SHORT EXERCISE –
The data below is to be returned in full and exactly.

- - - - -

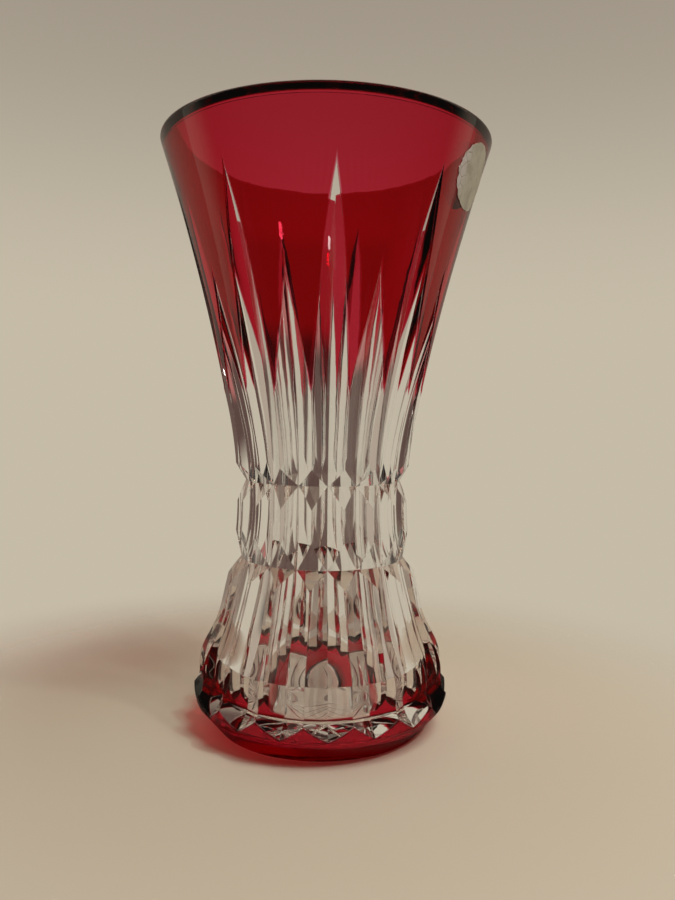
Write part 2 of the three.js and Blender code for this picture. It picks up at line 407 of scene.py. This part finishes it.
def row_heights():
    """Even rows, and rows of their own where a groove ends, two grooves meet or a ring lies."""
    special = [0, FOOT_SHOULDER_HEIGHT, RIM_START] + [ring[0] for ring in RINGS] + groove_ends()
    special = np.unique(np.round(special, ROW_DIGITS))
    even = np.arange(0, VASE_HEIGHT, ROW_STEP)
    clear_of = np.abs(even[:, None] - special[None, :]).min(axis=1) > LEAST_ROW_STEP
    rows = np.sort(np.concatenate([special, even[clear_of]]))
    return rows[rows <= np.round(RIM_START, ROW_DIGITS)]


def between(start, end, count, last=False):
    """Columns from start to end, one row for each height. The last one is left out unless asked for."""
    share = np.linspace(0, 1, count + 1)[: None if last else -1]
    return start[:, None] * (1 - share) + end[:, None] * share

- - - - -

FULL RESPONSE –
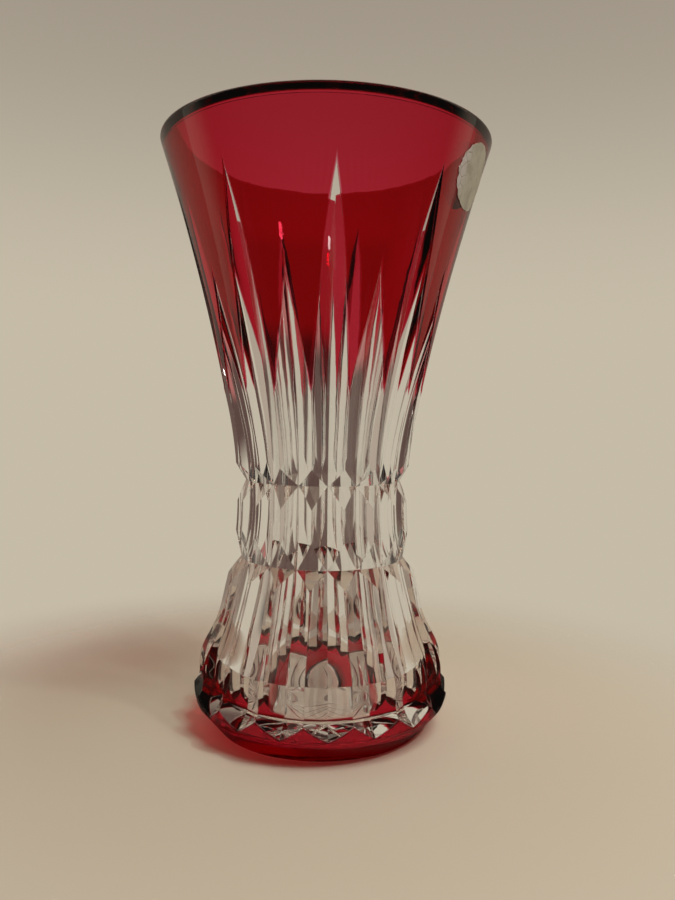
Write part 2 of the three.js and Blender code for this picture. It picks up at line 407 of scene.py. This part finishes it.
def row_heights():
    """Even rows, and rows of their own where a groove ends, two grooves meet or a ring lies."""
    special = [0, FOOT_SHOULDER_HEIGHT, RIM_START] + [ring[0] for ring in RINGS] + groove_ends()
    special = np.unique(np.round(special, ROW_DIGITS))
    even = np.arange(0, VASE_HEIGHT, ROW_STEP)
    clear_of = np.abs(even[:, None] - special[None, :]).min(axis=1) > LEAST_ROW_STEP
    rows = np.sort(np.concatenate([special, even[clear_of]]))
    return rows[rows <= np.round(RIM_START, ROW_DIGITS)]


def between(start, end, count, last=False):
    """Columns from start to end, one row for each height. The last one is left out unless asked for."""
    share = np.linspace(0, 1, count + 1)[: None if last else -1]
    return start[:, None] * (1 - share) + end[:, None] * share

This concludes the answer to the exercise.